Bwood January 18, 2012 at 06:50 PM
"If the store is "under-performing," then we need to help Raleys find a way to increase its performance." Just who is "we," and where were all of you when Ralph's and Pack N' Save failed? They were both on Elk Grove Boulevard ….
Tom Waltman January 18, 2012 at 10:15 PM
"We" are the people who live here in the area. Sorry, I wasn't around for the other stores. I am here now, and there are a few people like me who will speak up. What do YOU want here?
Bwood January 18, 2012 at 10:22 PM
"What do YOU want here?" It doesn't matter to me. I consider myself a temporary citizen of EG.
Tom Waltman January 18, 2012 at 10:44 PM
Got it. Thanks.
JJ Johnson January 18, 2012 at 11:35 PM
Bwood, life is temporary. But while we are here, we can lay down and do nothing or we can take action. That it doesn't matter to you shows you're just online for the sake of making comments and not to help keep a store open in an area where many people live and shop.
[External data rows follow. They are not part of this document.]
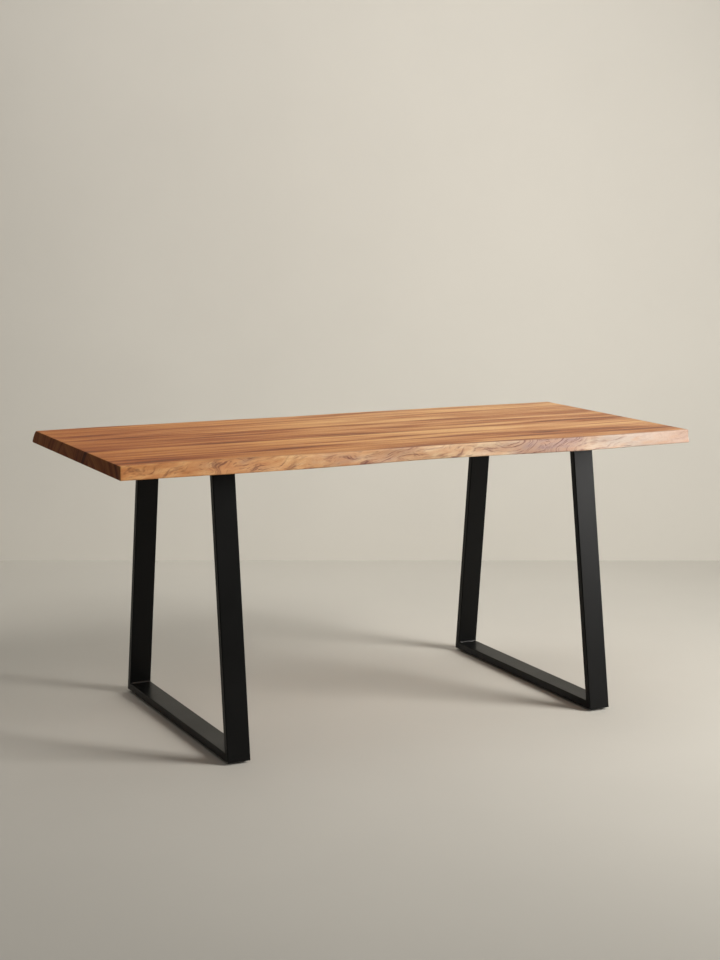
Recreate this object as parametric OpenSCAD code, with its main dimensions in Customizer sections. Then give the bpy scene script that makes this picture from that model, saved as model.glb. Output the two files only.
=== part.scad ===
// Live-edge table: a top glued up from six long wooden staves, bolted to two
// welded steel frames, with a levelling foot near each end of each frame.
// X runs along the top, -Y is the front, Z is up. The origin is on the floor,
// below the middle of the whole table.

/* [Table] */
// Length of the top
top_length = 1600; // [1400:10:1800]
// Thickness of the top
top_thickness = 35; // [30:1:45]
// Height of the upper face above the floor
table_height = 740; // [700:5:780]

/* [Staves] */
// First glue seam, as its place behind the frames' middle line
first_seam = -198; // [-210:1:-160]
// Widths of the four inner staves, front to back
inner_widths = [126, 120, 82, 126]; // [70:1:130]
// Rounding of the cross-cut ends' edges
end_round = 2; // [1:0.5:3]
// Rounding of the live edges' upper and lower corners
live_round = 3; // [1:0.5:5]

/* [Front live edge] */
// Mean reach of the front edge ahead of the frames' middle line
front_reach = 349; // [335:1:380]
// How much further the right end reaches than the mean
front_skew = 24; // [-30:1:30]
// Height of the waves along the front edge
front_wave = 7; // [0:1:14]
// How far the lower corner stands out past the upper one, at the mean
front_lean = 4; // [-5:1:10]
// How much that lean changes along the edge, most at the left
front_twist = 14; // [0:1:20]

/* [Back live edge] */
// Mean reach of the back edge behind the frames' middle line
back_reach = 371; // [345:1:390]
// How much further the right end reaches than the mean
back_skew = -16; // [-30:1:30]
// Height of the waves along the back edge
back_wave = 4; // [0:1:14]
// How far the lower corner stands out past the upper one, at the mean
back_lean = 28; // [0:1:35]

/* [Frames] */
// Distance between the two frames' middle planes
frame_spacing = 1040; // [900:10:1200]
// Width of the tube, along the table
tube_width = 60; // [50:5:80]
// Depth of the tube
tube_depth = 20; // [20:1:30]
// Wall of the tube
tube_wall = 1.5; // [1.5:0.5:2]
// Outer corner radius of the tube
tube_round = 2.5; // [2:0.5:3]
// Half of the frame's width at its foot
foot_half = 370; // [360:1:380]
// Half of the frame's width under the top
head_half = 277; // [270:1:285]
// Leg of the fillet welds
weld_leg = 3.5; // [2:0.5:5]

/* [Mounting plates] */
// Length of a plate, across the table
plate_length = 580; // [575:1:620]
// Width of a plate, along the table
plate_width = 80; // [80:1:100]
// Thickness of a plate
plate_thickness = 5; // [4:1:6]
// Bolt places on each side of the plate's middle
bolt_rows = [100, 230]; // [90:1:235]
// Width of the slots, which let the wood swell across its grain
slot_width = 9; // [8.5:0.5:10]
// Length of the slots
slot_length = 20; // [14:1:24]

/* [Fasteners] */
// Bolt diameter
bolt_d = 8; // [6:1:8]
// Bolt length under its head
bolt_length = 25; // [20:1:26]
// Across the flats of the bolt heads, weld nuts and foot collars
hex_flats = 13; // [12:0.5:14]
// Height of the bolt head
bolt_head = 5.3; // [5:0.1:6]
// Washer outer diameter
washer_d = 24; // [20:1:24]
// Washer thickness
washer_t = 2; // [1.5:0.5:2]
// Outer diameter of the threaded inserts in the wood
insert_d = 12; // [11:1:14]
// Length of the threaded inserts
insert_length = 20; // [18:1:22]

/* [Levelling feet] */
// Gap under the rails with the feet wound right in
foot_gap = 6; // [6:0.5:10]
// Distance of a foot from the frame's middle
foot_place = 335; // [320:1:340]
// Diameter of the pad
pad_d = 30; // [26:1:36]
// Thickness of the pad
pad_t = 4.4; // [4.2:0.1:4.8]
// Weld nut height inside the rail
nut_height = 6.5; // [6:0.5:7]

/* [Hidden] */

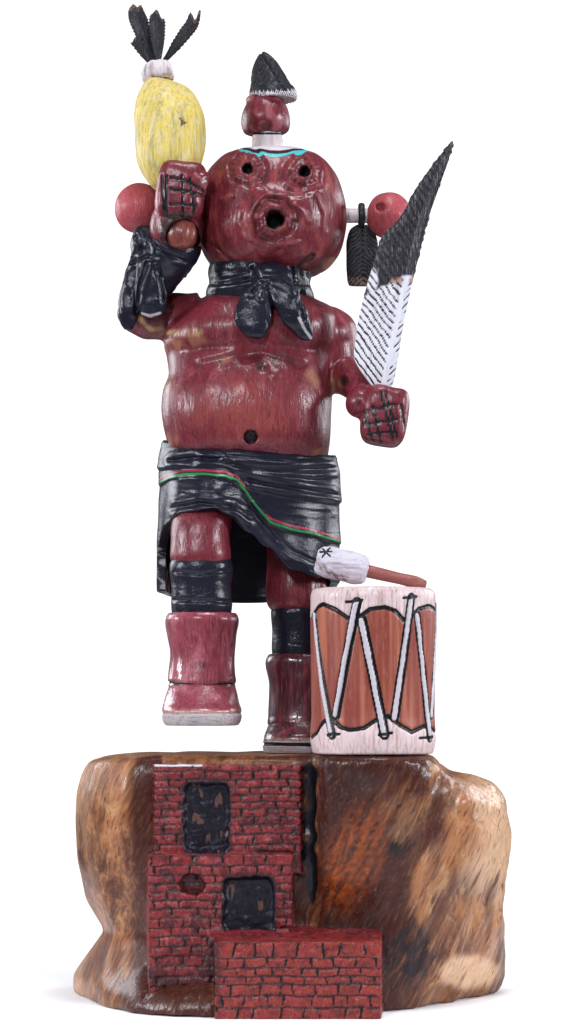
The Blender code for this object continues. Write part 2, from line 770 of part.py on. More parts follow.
def add_head_and_trunk(bm):
    head = []
    for z, share in HEAD_PROFILE:
        head.append((*HEAD_CENTRE, z, HEAD_RADII[0] * share, HEAD_RADII[1] * share))
    add_column(bm, head, 32, 2.15)
    trunk = []
    for z, left, right, front, back in TRUNK:
        middle = ((left + right) / 2, (front + back) / 2, z)
        trunk.append((*middle, (right - left) / 2, (back - front) / 2))
    add_column(bm, trunk, 32, 2.5)
    for opening in MASK_OPENINGS:
        add_mask_ring(bm, *opening)


def build_figure(shop):
    """Joins the carved masses into one skin, then cuts the openings, sockets and sole."""
    bm = bmesh.new()
    add_head_and_trunk(bm)
    for ball in BALLS:
        add_ball(bm, *ball)
    for limb in LIMBS:
        add_limb(bm, limb)
    for column in COLUMNS:
        add_column(bm, column)
    add_kilt(bm)
    figure = shop.part("figure", mesh_of("figure", bm), RED)
    remesh = figure.modifiers.new("Merge", "REMESH")
    remesh.mode = "VOXEL"
    remesh.voxel_size = FIGURE_VOXEL
    remesh.use_smooth_shade = True
    smooth = figure.modifiers.new("Smooth", "SMOOTH")
    smooth.factor = 0.5
    smooth.iterations = 2
    decimate = figure.modifiers.new("Facets", "DECIMATE")
    decimate.ratio = FIGURE_DETAIL

    for i, (centre, direction, _, hole) in enumerate(MASK_OPENINGS):
        axis = Vector(direction).normalized()
        name = f"mask_opening_{i}"
        length = (RING_ROOT + HOLE_ROOT) * SHARE
        mesh = cylinder_mesh(name, hole * 0.9 * SHARE, length, 12, hole * SHARE)
        place(shop.figure_cutter(name, mesh), spot(*centre) - axis * HOLE_ROOT * SHARE, axis)
    navel = shop.figure_cutter("navel_cut", ball_mesh("navel_cut", SHARE, 10))
    navel.location = spot(*NAVEL)
    navel.scale = NAVEL_RADII
    shop.figure_cutter("sole_cut", box_mesh("sole_cut", spot(*SOLE_LOW), spot(*SOLE_HIGH)))
    boolean(figure, "DIFFERENCE", shop.figure_cutters)


# The rattle, in shares of the figure's height.

# The gourd's level sections from its foot up: (height, x, radius).
GOURD = (
    (91.6, -20.2, 1.6),
    (93.2, -20.3, 3.5),
    (95.0, -20.4, 4.55),
    (97.0, -20.4, 5.3),
    (99.6, -20.3, 5.75),
    (102.2, -20.3, 5.85),
    (104.8, -20.4, 5.7),
    (107.4, -20.8, 4.95),
    (109.1, -21.2, 4.05),
    (110.5, -21.8, 2.85),
    (111.3, -22.3, 1.3),
)
# The gourd's foot is this far back, and it leans back as it rises.
GOURD_Y = -7.6
GOURD_LEAN = 0.217
RATTLE_BUTT = (-18.3, -9.6, 84.4)
HANDLE_TOP = (-20.4, -6.86, 95.0)
BUTT_HOLLOW_SHIFT = (-0.27, -0.27, 0.18)
BUTT_HOLLOW_ROOM = 0.6
COLLAR_LEAN = Vector((-0.20, 0.21, 0.957)).normalized()
COLLAR_SINK = 0.22
# The collar's profile from the top down, as shares of its radius and its height.
COLLAR_PROFILE = (
    (0, 0.74),
    (0.63, 0.74),
    (0.71, 1.0),
    (0.86, 0.94),
    (0.98, 0.72),
    (1.0, 0.40),
    (0.93, 0.12),
    (0.74, 0),
    (0, 0),
)
# Each feather is (x and y in the collar, slope to the side, length, half width).
RATTLE_FEATHERS = (
    (-1.06, -0.09, -0.62, 4.9, 0.80),
    (-0.31, 0.80, -0.36, 10.5, 1.40),
    (0.36, -0.18, -0.05, 8.8, 1.25),
    (0.98, 0.53, 0.72, 8.3, 1.05),
)
FEATHER_STALK = 0.9
FEATHER_BACK_LEAN = math.radians(5)
# A feather's half width along its length, as shares.
BLADE = ((0.0, 0.34), (0.16, 0.62), (0.42, 0.96), (0.76, 1.0), (0.92, 0.66))


def gourd_section(index):
    """The middle and the radius of a section of the gourd."""
    z, x, radius = GOURD[index]
    return spot(x, GOURD_Y + GOURD_LEAN * (z - GOURD[0][0]), z), radius * SHARE


def gourd_mesh(name, clearance):
    """The gourd, grown by a clearance."""
    rings = []
    last = len(GOURD) - 1
    for index in range(len(GOURD)):
        middle, radius = gourd_section(index)
        lift = {0: -clearance, last: clearance}.get(index, 0)
        size = radius + clearance
        rings.append(oval(middle + UP * lift, size, size, ROUND_STEPS))
    return loft_mesh(name, rings)


def build_rattle(shop):
    """The gourd on its handle, and the seat that the fist gives it."""
    butt = spot(*RATTLE_BUTT)
    handle = spot(*HANDLE_TOP) - butt
    rattle = shop.part("gourd_rattle", gourd_mesh("gourd_rattle", 0), YELLOW)
    rod = cylinder_mesh("rattle_handle", HANDLE_RADIUS, handle.length, 14)
    boolean(rattle, "UNION", place(shop.cutter("rattle_handle", rod), butt, handle))
    knob = shop.cutter("rattle_butt", ball_mesh("rattle_butt", HANDLE_BUTT_RADIUS, 14))
    boolean(rattle, "UNION", place(knob, butt))

    shop.figure_cutter("gourd_seat", gourd_mesh("gourd_seat", GAP))
    bore = cylinder_mesh("handle_socket", HANDLE_RADIUS + GAP, handle.length, 14)
    place(shop.figure_cutter("handle_socket", bore), butt, handle)
    hollow = ball_mesh("butt_hollow", HANDLE_BUTT_RADIUS + BUTT_HOLLOW_ROOM * SHARE + GAP, 14)
    place(shop.figure_cutter("butt_hollow", hollow), butt + spot(*BUTT_HOLLOW_SHIFT))


def build_rattle_collar(shop):
    """The white collar on the gourd's top, with the feathers that stand in it."""
    foot = gourd_section(-1)[0] - COLLAR_LEAN * COLLAR_HEIGHT * COLLAR_SINK
    profile = [(radius * COLLAR_RADIUS, up * COLLAR_HEIGHT) for radius, up in COLLAR_PROFILE]
    collar = turn(shop.part("rattle_collar", profile_mesh("rattle_collar", profile), WHITE), 18)
    place(collar, foot, COLLAR_LEAN)
    boolean(collar, "DIFFERENCE", shop.cutter("collar_seat", gourd_mesh("collar_seat", GAP)))

    cup = foot + COLLAR_LEAN * (COLLAR_HEIGHT * COLLAR_PROFILE[0][1] + 2 * GAP)
    for number, (x, y, slope, length, half) in enumerate(RATTLE_FEATHERS, 1):
        name = f"rattle_feather_{number}"
        root = BLADE[0][1] * half
        left, right = [(-root, 0)], [(root, 0)]
        for up, wide in BLADE:
            middle, height = slope * up * length, FEATHER_STALK + up * length
            left.append((middle - wide * half, height))
            right.append((middle + wide * half, height))
        tip = (slope * length, FEATHER_STALK + length)
        outline = [(x * SHARE, z * SHARE) for x, z in [*right, tip, *reversed(left)]]
        mesh = plate_mesh(name, outline, RATTLE_FEATHER_THICKNESS)
        feather = shop.part(name, mesh, BLACK)
        floor = -(x * COLLAR_LEAN.x + y * COLLAR_LEAN.y) / COLLAR_LEAN.z
        feather.location = cup + spot(x, y, floor)
        feather.rotation_euler.x = -FEATHER_BACK_LEAN


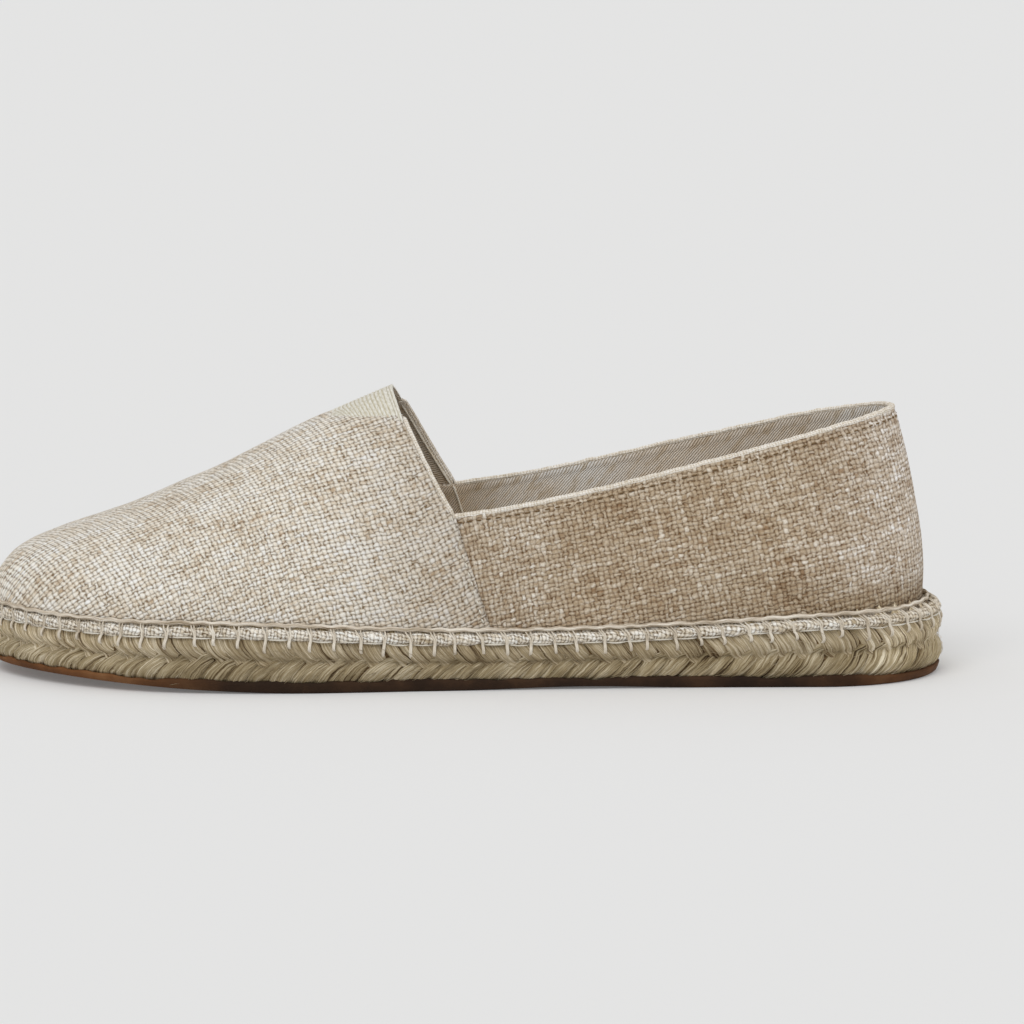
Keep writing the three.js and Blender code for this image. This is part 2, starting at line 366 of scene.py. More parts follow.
RIM_COLUMNS = 960
LIP_INSETS = ((0.0, 2.0), (0.2, 1.2), (0.6, 0.7), (0.9, 0.45), (1.0, 0.8))  # share up, inset
LIP_HEIGHT, LIP_WEAR = 0.95, 1.1  # LIP_WEAR is how much of the lip is gone at the heel
RIB_PITCH, RIB_DEPTH, BORDER = 3.6, 0.45, 0.84
FILL_ROWS = 18
HEEL_CENTRE, TOE_CENTRE = -104.0, 80.0


def lip(angle):
    """How far the rubber's uneven upper edge stands over its sheet."""
    x, y = rim_at(angle, 0.0)
    slow = noise.noise(Vector((x, y, 0.0)) / 17.0)
    quick = noise.noise(Vector((x, y, 40.0)) / 4.0)
    worn_away = LIP_WEAR * clamp((-118.0 - x) / 16.0)
    return max(0.2, LIP_HEIGHT + 1.15 * slow + 0.55 * quick - worn_away)


def towards_middle(point, share):
    """point drawn in to the sole's middle line until share of the way is left."""
    x, y = point
    foot = max(HEEL_CENTRE, min(TOE_CENTRE, x))
    middle = shift(foot)
    return mix(foot, x, share), mix(middle, y, share)


rubber_rows = [("under", row / FILL_ROWS) for row in range(FILL_ROWS + 1)]
rubber_rows += [("edge", entry) for entry in LIP_INSETS]
rubber_rows += [("over", share) for share in (0.97, 0.6, 0.0)]


def rubber_place(u, v):
    angle = tau * u
    kind, value = row_at(rubber_rows, v)
    if kind == "edge":
        up, inset = value
        x, y = rim_at(angle, inset)
        return x, y, underside(x) + (rubber_top(x) + lip(angle) - underside(x)) * up
    x, y = towards_middle(rim_at(angle, LIP_INSETS[0 if kind == "under" else -1][1]), value)
    if kind == "over":
        return x, y, rubber_top(x) + 0.1
    ribbed = clamp((BORDER - value) / 0.05)
    groove = 0.5 - 0.5 * cos(tau * x / RIB_PITCH)
    return x, y, underside(x) + RIB_DEPTH * ribbed * groove


bm = bmesh.new()
lay_grid(bm, RIM_COLUMNS, len(rubber_rows) - 1, rubber_place, lambda u, v: (u, v))
outsole = new_object("rubber_outsole", bm, [rubber])
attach(outsole, "root")
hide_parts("outsole")

# ---------------------------------------- jute sole
# Jute plaits wound on edge and sewn through into a slab. Its side shows two rows of the plaits'
# strands, slanted opposite ways, each a flat leaf of loose fibres with gaps of painted shade between
# them.
GAP = 0.3
HEM_DEPTH = 3.6
MIDDLE = 0.535  # share of the jute's height where the two rows meet
JUTE_EDGE = ((-0.1, 2.4), (0.0, 1.8), (0.1, 0.6), (0.26, 0.0), (0.42, 0.5), (MIDDLE, 1.6))
JUTE_EDGE += ((0.62, 0.5), (0.76, 0.0), (0.9, 0.4), (1.0, 1.2), (1.2, 2.6), (1.4, 3.6))


def between(pairs, at):
    """A straight-line curve through (position, value) pairs."""
    places = [pair[0] for pair in pairs]
    i = min(len(pairs) - 2, max(0, bisect_right(places, at) - 1))
    (a, low), (b, high) = pairs[i], pairs[i + 1]
    return mix(low, high, clamp((at - a) / (b - a)))


def running_lengths(points):
    """How far along a path each of its points is."""
    lengths = [0.0]
    for before, after in zip(points, points[1:]):
        lengths.append(lengths[-1] + dist(before, after))
    return lengths


RIM_STEPS = 2400
rim_marks = [rim_at(tau * i / RIM_STEPS, 0.0) for i in range(RIM_STEPS + 1)]
rim_lengths = running_lengths(rim_marks)
GIRTH = rim_lengths[-1]  # once round the sole


def rim_angle(along):
    """The angle round the sole at a length along its edge, from the back of the heel."""
    along = along % GIRTH
    i = min(RIM_STEPS - 1, bisect_right(rim_lengths, along) - 1)
    part = (along - rim_lengths[i]) / (rim_lengths[i + 1] - rim_lengths[i])
    return tau * (i + part) / RIM_STEPS


def jute_height(x, up):
    return mix(rubber_top(x) + GAP, feather(x) - HEM_DEPTH - GAP, up)


def jute_point(along, up, inset):
    x, y = rim_at(rim_angle(along), inset)
    return x, y, max(jute_height(x, up), underside(x) + 0.6)


def cloth_map(shader):
    """The piece's own UV map, which is in millimetres."""
    return Wire(shader.id_data.nodes.new("ShaderNodeUVMap").outputs["UV"])


def soiled(colour, soil):
    """colour, multiplied by each tint where all its (axis, start, end) fades reach. The tints are
    stains, and painted light and shade.
    """
    for fades, tint_colour in soil:
        amount = 1.0
        for fade in fades:
            amount = along_axis(colour.socket.id_data, *fade) * amount
        colour = blended("MULTIPLY", amount, colour, (*tint_colour, 1.0))
    return colour


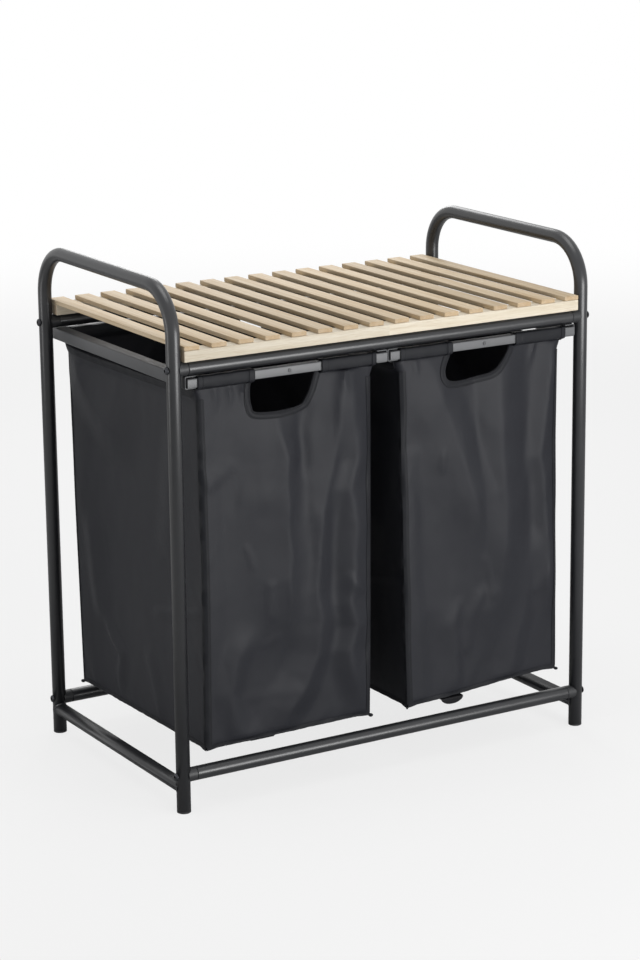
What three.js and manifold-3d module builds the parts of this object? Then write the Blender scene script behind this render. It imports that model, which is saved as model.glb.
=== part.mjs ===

Bwood January 19, 2012 at 05:14 PM
"That it doesn't matter to you shows you're just online for the sake of making comments and not to help keep a store open in an area where many people live and shop." Well, Tom and JJ, what exactly is it you two are doing by posting your opinions here? If you think that is going to keep the Bel-Air store open, then more power to you and we'll see...
Connie Conley January 19, 2012 at 05:54 PM
After about a week, and several "requests," we finally received this response from Elk Grove City Manager Laura Gill, "Staff has spoken with representatives of Raley's/Bel Air and the property owner. Each party is acting in its company's best interests, which results in the closure of the Bel Air. The property owners are actively in negotiations with another grocery chain to occupy the space. Staff has offered assistance to and will meet regularly with both parties." [End of copy] So who the "other grocery store chain is," don't know. But are there that many left?
Felicia Mello January 19, 2012 at 06:40 PM
Interesting, Connie. Will see what I can find out about who might be going into that space.